Re: [PATCH] psi: fix PSI_MEM_FULL state when tasks are in memstall and doing reclaim

From: Johannes Weiner
Date: Fri Nov 12 2021 - 11:53:25 EST


On Wed, Nov 10, 2021 at 09:33:12PM +0000, Brian Chen wrote:
> We've noticed cases where tasks in a cgroup are stalled on memory but
> there is little memory FULL pressure since tasks stay on the runqueue
> in reclaim.
>
> A simple example involves a single threaded program that keeps leaking
> and touching large amounts of memory. It runs in a cgroup with swap
> enabled, memory.high set at 10M and cpu.max ratio set at 5%. Though
> there is significant CPU pressure and memory SOME, there is barely any
> memory FULL since the task enters reclaim and stays on the runqueue.
> However, this memory-bound task is effectively stalled on memory and
> we expect memory FULL to match memory SOME in this scenario.
>
> The code is confused about memstall && running, thinking there is a
> stalled task and a productive task when there's only one task: a
> reclaimer that's counted as both. To fix this, we redefine the
> condition for PSI_MEM_FULL to check that all running tasks are in an
> active memstall instead of checking that there are no running tasks.
>
> case PSI_MEM_FULL:
> - return unlikely(tasks[NR_MEMSTALL] && !tasks[NR_RUNNING]);
> + return unlikely(tasks[NR_MEMSTALL] &&
> + tasks[NR_RUNNING] == tasks[NR_MEMSTALL_RUNNING]);
>
> This will capture reclaimers.
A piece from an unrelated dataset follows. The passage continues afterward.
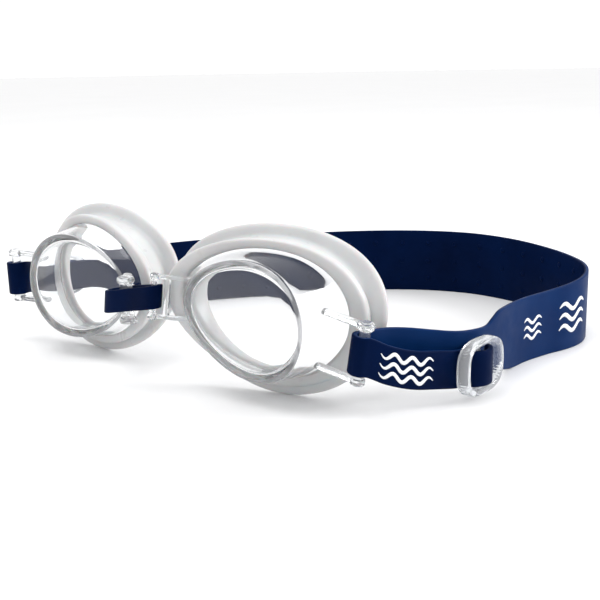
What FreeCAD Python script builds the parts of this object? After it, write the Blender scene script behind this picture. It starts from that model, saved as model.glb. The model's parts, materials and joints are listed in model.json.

It will also capture tasks that called
> psi_memstall_enter() and are about to sleep, but this should be
> negligible noise.
>
> Signed-off-by: Brian Chen <brianchen118@xxxxxxxxx>

Acked-by: Johannes Weiner <hannes@xxxxxxxxxxx>

This bug essentially causes us to count memory-some in walltime and
memory-full in tasktime, which can be quite confusing and misleading
in combined CPU and memory pressure situations.

The fix looks good to me, thanks Brian.

The bug's been there since the initial psi commit, so I don't think a
stable backport is warranted.

Peter, absent objections, can you please pick this up through -tip?